最も日の短い12月から1月に睡眠は長くなりやすく、6月から7月の初夏に最も短くなることが分かっています。
より良い睡眠を得るために
良い睡眠を得るには、ずばり「良い生活サイクルを作る」に尽きます。
人間には体内時計があり、それが1日の24時間とずれているため睡眠にも影響が出るといわれています。体内時計は24.5時間とも24.2時間ともいわれてきましたが、最新の研究では24時間11分と発表されています。
この11分のズレってなんであるんでしょうね?
なぜあるのかわかりませんが、とにかくこの11分のずれを調整するための努力がより良い睡眠のために必要です。
それは朝起きたらお日様の光を浴びること。前述のメラトニンの分泌を促すというわけです。(お医者様は朝の散歩をすすめています)
あとはこんなことに注意すると良い睡眠に効果的なので、取り入れて見てください。
- 運動は寝る2時間前までに行う
- 食事は床に就く3時間以上前にすませる
- 入浴は就寝の90分前に入浴をすませる
- 寝具は身体に合ったものを
- パジャマは木綿、厚着は避ける
最近は自然な目覚めを促す、高機能の目覚まし時計があるそうなので探してみてはいかがでしょうか。

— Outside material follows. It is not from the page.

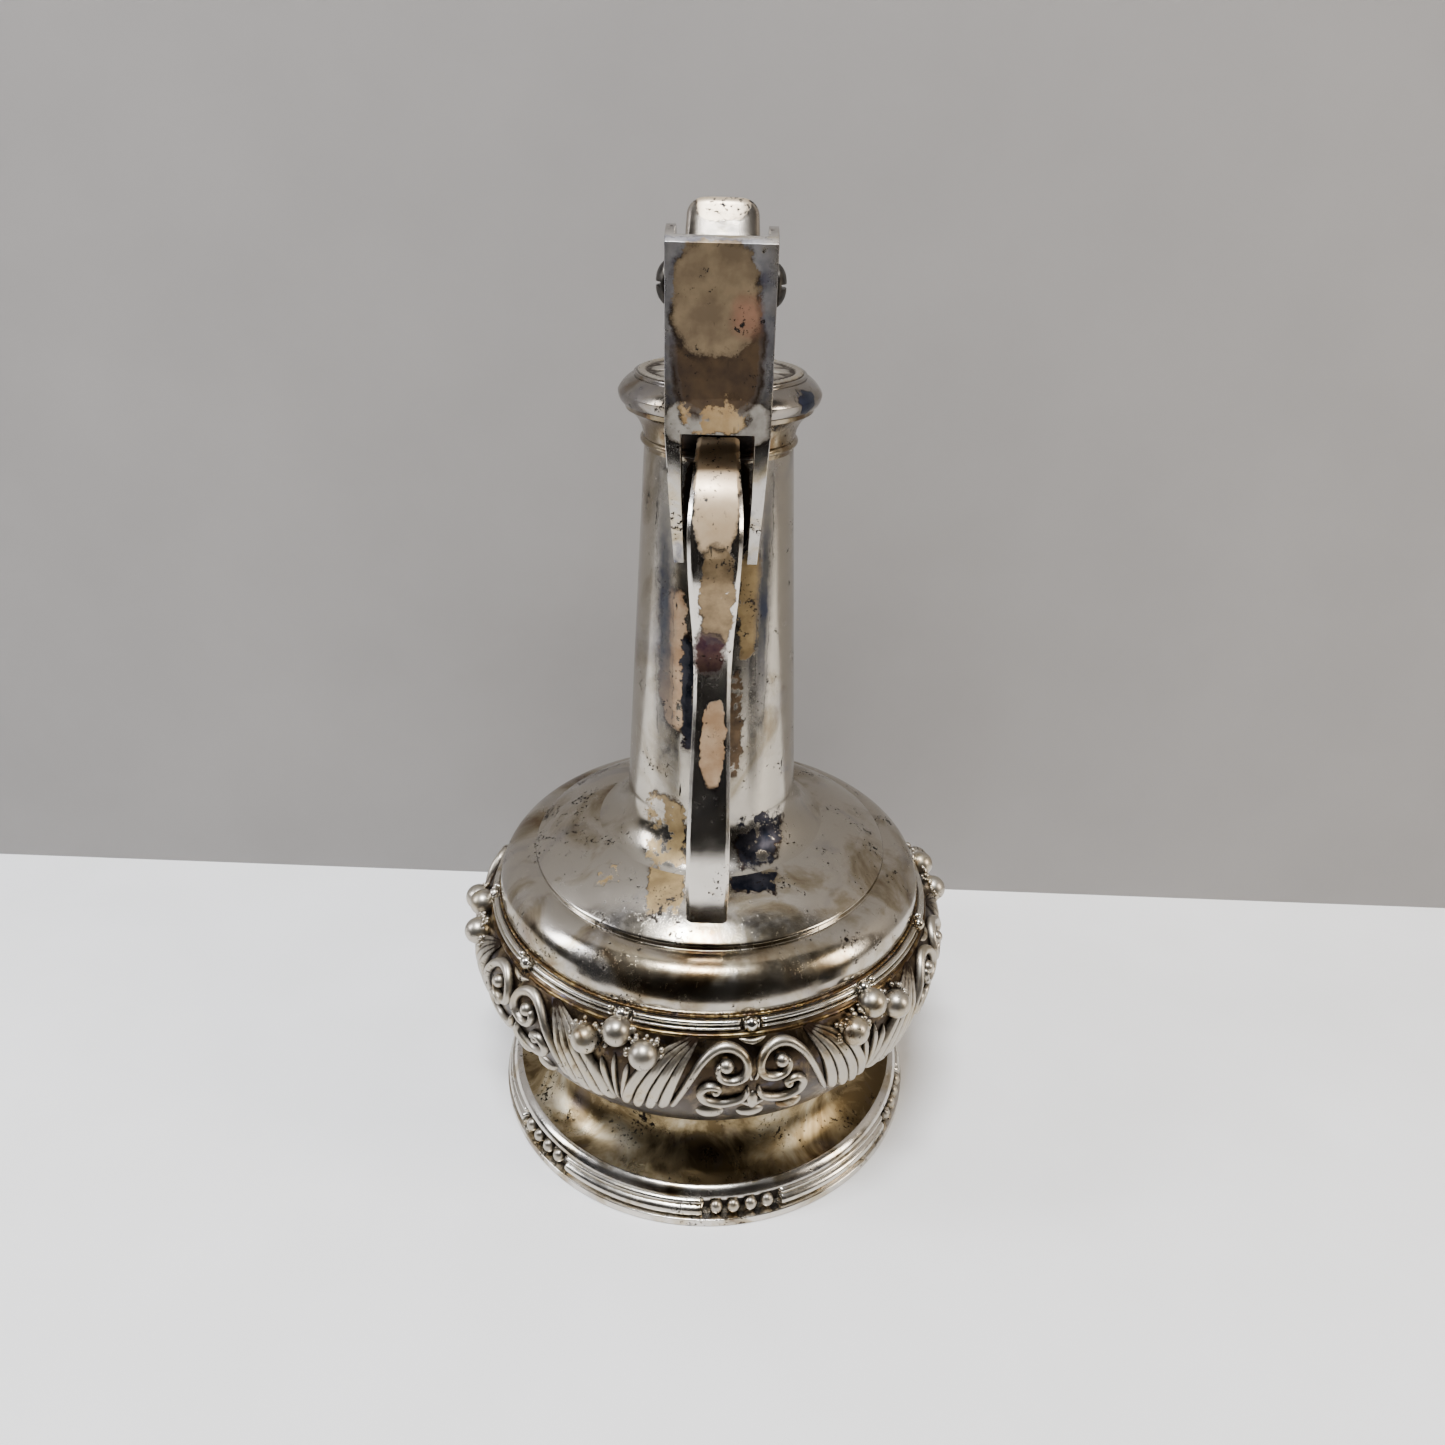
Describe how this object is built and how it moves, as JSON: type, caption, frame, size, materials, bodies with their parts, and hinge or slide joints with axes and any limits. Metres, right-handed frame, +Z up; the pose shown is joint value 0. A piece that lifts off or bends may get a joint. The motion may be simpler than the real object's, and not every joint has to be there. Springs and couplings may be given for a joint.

私は使ったことがないのでわかりませんが、睡眠時間や寝付きにかかった時間、夜中の寝返りも計測して起きやすいタイミングで起こしてくれる目覚まし時計だとか。
<まとめ>
今回は睡眠と乳がんの関係をお話しました。
- 8時間以上の睡眠時間で乳がんリスクが減る
- 睡眠リズムが狂う乳がんリスクが上がる
- 乳がんは睡眠時間が作れない年齢に多い
- ホルモン療法で睡眠に影響があることがある
- より良い睡眠を得るためには良い生活サイクルを作るのが大切
睡眠には「脳や身体の休養」「疲労回復」「免疫機能の増加」「記憶の固定」「感情整理」など多くの重要な役割があります。
私を含め、乳がんを予防したい方は毎日の睡眠を大切にしていきたいものですね。